Third, pay premium for architectural expertise. Cheap code is abundant. Code that evolves gracefully is scarce. Budget accordingly. The senior architect who can see three years ahead delivers economic value far exceeding their cost.

Fourth, constrain your scope strategically. The ability to build everything doesn't mean you should. Strategic constraint about what to build delivers better economic outcomes than building everything possible. Budget for the discipline to say no.

What Economic Lessons Should We Take Forward?

The bitter lesson is bitter because it tells smart people their cleverness matters less than they want. But there's an encouraging version of this lesson economically.

Where Should Capital Flow for Maximum ROI?

If AI shifts value from implementation to strategy, then capital should flow accordingly. The skills of understanding users, defining products, making sound strategic decisions were always important economically. They're now the primary source of economic advantage.

For those building software, this should prompt reexamination of where to invest capital and effort. The answer isn't to compete with AI on implementation costs. That's a race to the bottom. The answer is to excel at the work AI cannot do: strategic thinking, user understanding, architectural judgment.

After a decade and 200+ projects, we've learned that projects with best economic outcomes aren't those that implemented fastest or cheapest. They're those that understood clearest what was worth building. That understanding is where capital should flow.

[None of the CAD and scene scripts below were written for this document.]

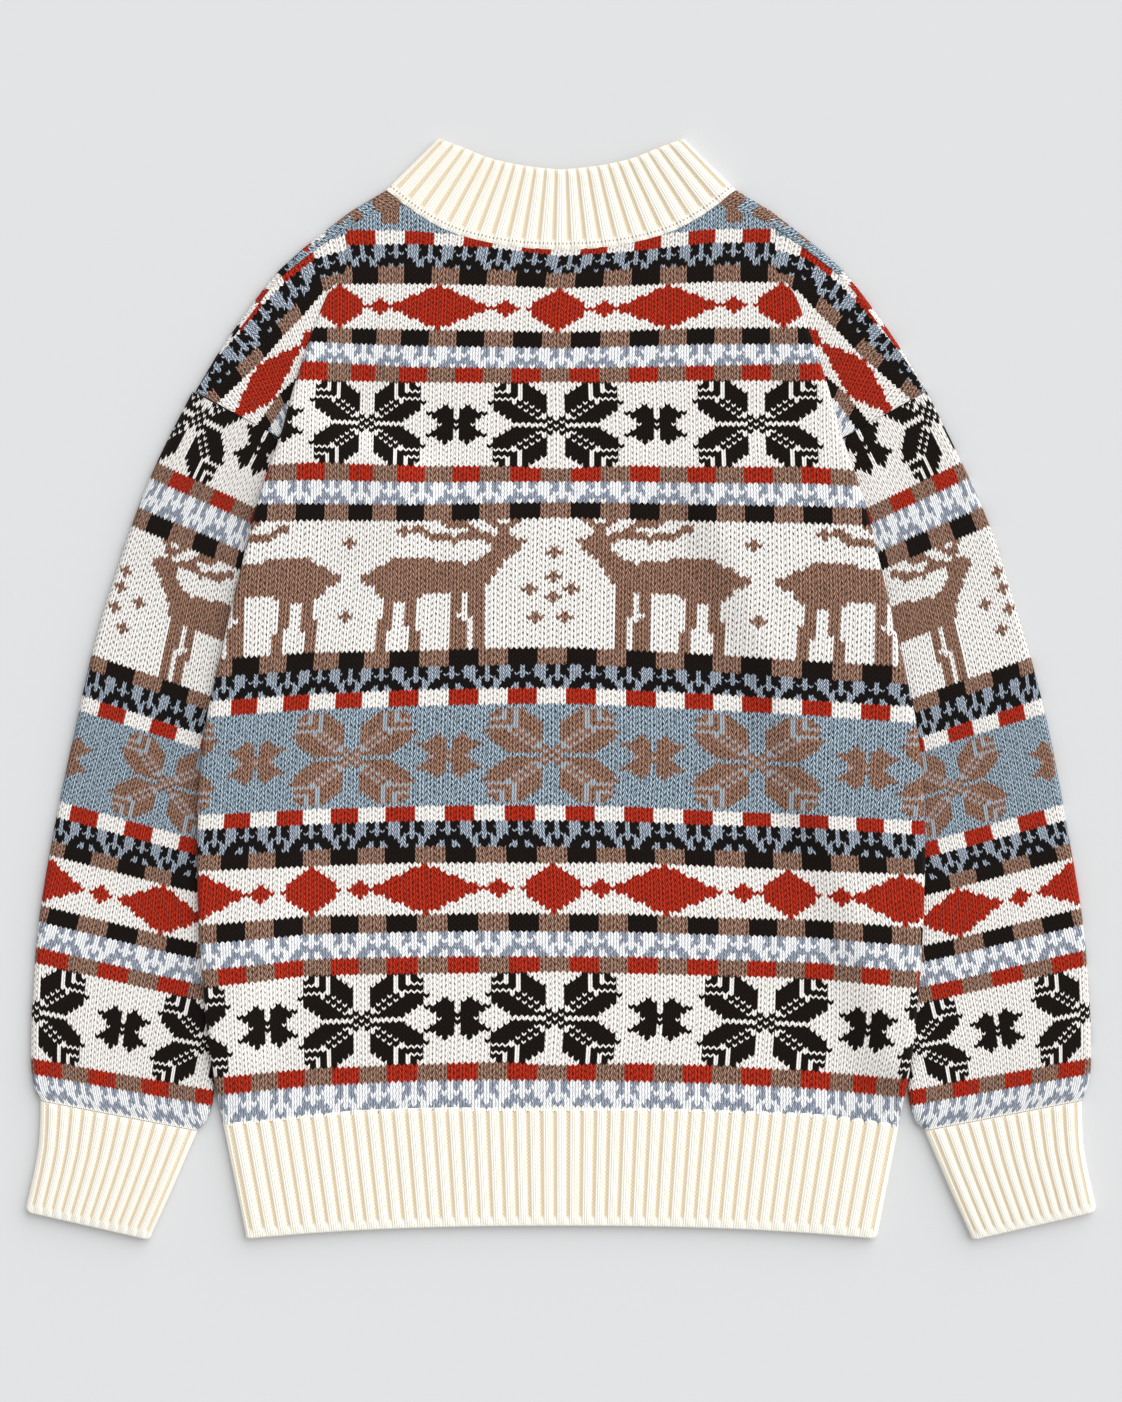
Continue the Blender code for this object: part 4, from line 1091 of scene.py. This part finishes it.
class Paint:
    """A material that is being put together node by node."""

    def __init__(self, name):
        self.material = bpy.data.materials.new(name)
        self.material.use_nodes = True
        self.tree = self.material.node_tree
        self.shader = self.tree.nodes["Principled BSDF"]

    def node(self, kind, settings=None, **inputs):
        """Add a node; inputs name its sockets, or give their places as s0, s1 and so on."""
        node = self.tree.nodes.new(kind)
        for name, value in (settings or {}).items():
            setattr(node, name, value)
        for name, value in inputs.items():
            socket = node.inputs[int(name[1:]) if name[1:].isdigit() else name]
            if isinstance(value, Reading):
                self.tree.links.new(value.socket, socket)
            else:
                socket.default_value = value
        return node

    def sum(self, operation, *values):
        named = {f"s{place}": value for place, value in enumerate(values)}
        return Reading(self, self.node("ShaderNodeMath", {"operation": operation}, **named).outputs[0])

    def between(self, value, low, high):
        """Run softly from 0 at low to 1 at high."""
        node = self.node("ShaderNodeMapRange", {"interpolation_type": "SMOOTHSTEP"},
                         s0=value, s1=low, s2=high)
        return Reading(self, node.outputs[0])

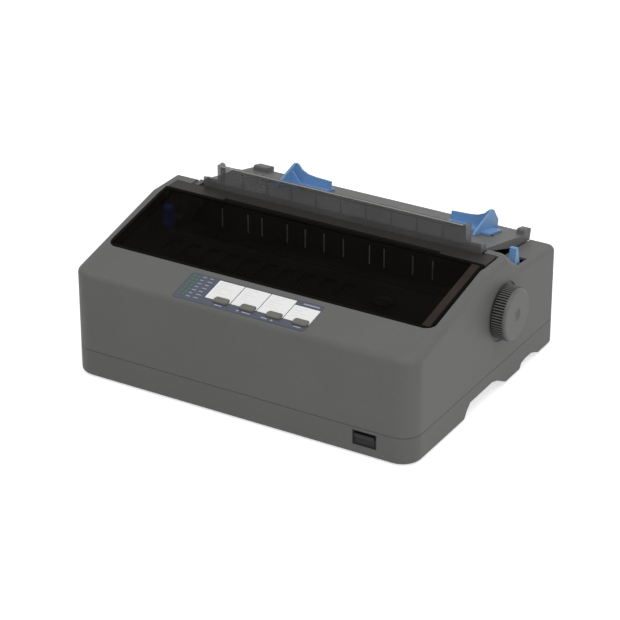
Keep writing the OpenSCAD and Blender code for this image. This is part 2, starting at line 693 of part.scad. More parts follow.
// Edge guide: shoe in the groove, upright fin outside and a wall that falls away towards the middle
guide_wall_w = 40;
module edge_guide(s, fin_x) {
    inward = -s;
    color([0.31, 0.47, 0.69]) on_sheet() translate([fin_x, guide_rail_v, sheet_top + gap]) {
        // fin seen along X: v down the guide, h above its face
        rotate([90, 0, 90]) translate([0, 0, -1.2]) linear_extrude(2.4) polygon([
            [-17, 0], [-15, 3], [12, 18], [16, 19.6], [18.5, 19], [30.5, 8.5], [31, 0]
        ]);
        // wall seen along the slope
        translate([0, 18.5, 0]) rotate([90, 0, 0]) linear_extrude(2.4) polygon([
            [0, 0], [0, 19.6], [inward * 3, 18.6], [inward * 7, 14.5], [inward * 14, 11.4],
            [inward * 22, 10.4], [inward * guide_wall_w, 9.6], [inward * guide_wall_w, 0]
        ]);
        // foot plate and its outer tab
        translate([inward * guide_wall_w / 2 - guide_wall_w / 2, 6, 0]) cube([guide_wall_w, 20, 2]);
        translate([-inward * 4.5 - 5.5, -4, 0]) cube([11, 26, 2]);
        // brace between the fin and the foot plate
        translate([inward * 1.1, 11, 1]) rotate([90, 0, 0]) linear_extrude(2)
            polygon([[-inward, 0], [inward * 12, 0], [-inward, 13]]);
        // shoe that runs in the groove
        translate([inward * 5 - 9, -2.35, -gap - 1.05]) cube([18, 4.7, 1.2 + gap]);
        translate([inward * 5 - 9, -2.35, 0]) cube([18, 10, 2]);
    }
}
module edge_guide_left() { edge_guide(-1, guide_left_x); }
module edge_guide_right() { edge_guide(1, guide_right_x); }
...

The economics are bitter only if you were invested in old value sources. For those willing to reallocate capital to new value sources, the economics are actually quite favorable. The total cost of building great software may not have changed dramatically. But where those costs concentrate and what delivers ROI has shifted fundamentally. Understanding this shift is the difference between efficient capital allocation and wasteful spending in the AI era.